Standard Interfaces (or, the Thirteenth Factor)
–by Brian Grant and Craig Mcluckie, Google
When you say we need ‘software standards’ in erudite company, you get some interesting looks. Most concede that software standards have been central to the success of the boldest and most successful projects out there (like the Internet). Most are also skeptical about how they apply to the innovative world we live in today. Our projects are executed in week increments, not years. Getting bogged down behind mega-software-corporation-driven standards practices would be the death knell in this fluid, highly competitive world.
This isn’t about ‘those’ standards. The ones that emerge after years of deep consideration and negotiation that are eventually published by a body with a four-letter acronym for a name. This is about a different approach: finding what is working in the real world, and acting as a community to embrace it.
Let’s go back to first principles. To describe Cloud Native in one word, we’d choose “automatable”.
Most existing applications are not.
Applications have many interfaces with their environment, whether with management infrastructure, shared services, or other applications. For us to remove the operator from patching, scaling, migrating an app from one environment to another, changing out dependencies, and handling of failure conditions, a set of well structured common interfaces is essential. It goes without saying that these interfaces must be designed for machines, not just humans. Machine-friendly interfaces allow automation systems to understand the systems under management, and create the loose coupling needed for applications to live in automated environments.
As containerized infrastructure gets built there are a set of critical interfaces available to applications that go far beyond what is available to a single node today. The adoption of ‘serverless patterns’ (meaning ephemeral, event driven function execution) will further compound the need to make sense of running code in an environment that is completely decoupled from the node. The services needed will start with application configuration and extend to monitoring, logging, autoscaling and beyond. The set of capabilities will only grow as applications continue to adapt to be fuller citizens in a “cloud native” world.

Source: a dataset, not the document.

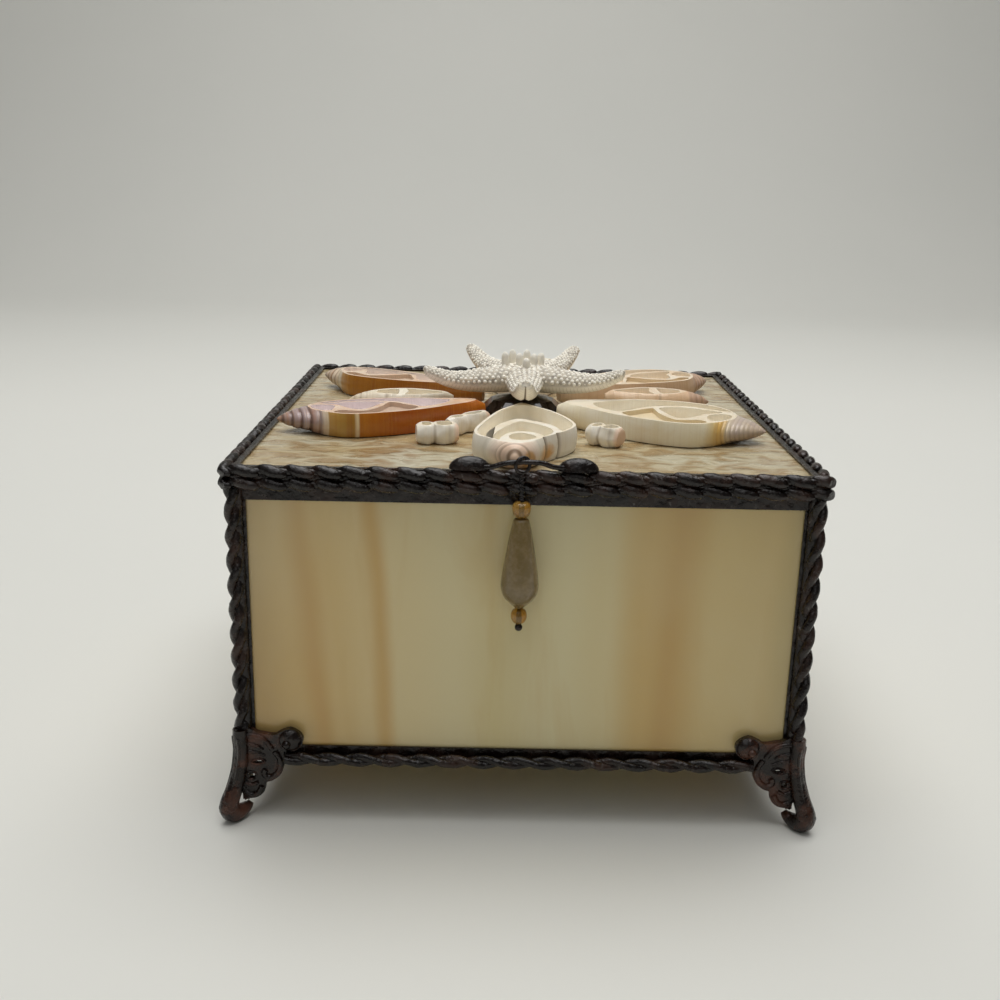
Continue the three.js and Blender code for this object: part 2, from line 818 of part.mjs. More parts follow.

Exploring one example a little further, a number of service-discovery solutions have been developed but are often tied to a particular storage implementation, a particular programming language, a non-standard protocol, and/or are opinionated in some other way (e.g., dictating application naming structure). This makes them unsuitable for general-purpose use. While DNS has limitations (that will eventually need to be addressed), it’s at least a standard protocol with room for innovation in its implementation. This is demonstrated by CoreDNS and other cloud-native DNS implementations.
When we look inside the systems at Google, we have been able to achieve very high levels of automation without formal interface definitions thanks to a largely homogeneous software and hardware environment. Adjacent systems can safely make assumptions about interfaces, and by providing a set of universally used libraries we can skirt the issue. A good example of this is our log format doesn’t need to be formally specified because the libraries that generate logs are maintained by the teams that maintain the logs processing systems. This means that we have been able to get by to date without something like fluentd (which is solving the problem in the community of interfacing with logging systems).
Even though Google has managed to get by this way, it hurts us. One way is when we acquire a company. Porting their technology to run in our automation systems requires a spectacular amount of work. Doing that work while continuing to innovate is particularly tough. Even more significant though, there’s a lot of innovation happening in the open source world that isn’t easy for us to tap into. When new technology emerges, we would like to be able to experiment with it, adopt it piecemeal, and perhaps contribute back to it. When you run a vertically integrated, bespoke stack, that is a hard thing to do.
The lack of standard interfaces leaves customers with three choices:
- Live with high operations cost (the status quo), and accept that your developers in many cases will spend the majority of their time dealing with the care and feeding of applications.
- Sign-up to be like Google (build your own everything, down to the concrete in the floor).
- Rely on a single, or a small collection of vendors to provide a complete solution and accept some degree of lock-in. Few in companies of any size (from enterprise to startup) find this appealing. It is our belief that an open community is more powerful and that customers benefit when there is competition at every layer of the stack. It should be possible to pull together a stack with best-of-breed capabilities at every level – logging, monitoring, orchestration, container runtime environment, block and file-system storage, SDN technology, etc.
Standardizing interfaces (at least by convention) between the management system and applications is critical. One might consider the use of common conventions for interfaces as a thirteenth factor (expanding on the 12-factor methodology) in creating modern systems that work well in the cloud and at scale.
Kubernetes and Cloud Native Computing Foundation (CNCF) represent a great opportunity to support the emergence of standard interfaces, and to support the emergence of a fully automated software world. We’d love to see this community embrace the ideal of promoting standard interfaces from working technology. The obvious first step is to identify the immediate set of critical interfaces, and establish working groups in CNCF to start assess what exists in this area as candidates, and to sponsor work to start developing standard interfaces that work across container formats, orchestrators, developer tools and the myriad other systems that are needed to deliver on the Cloud Native vision.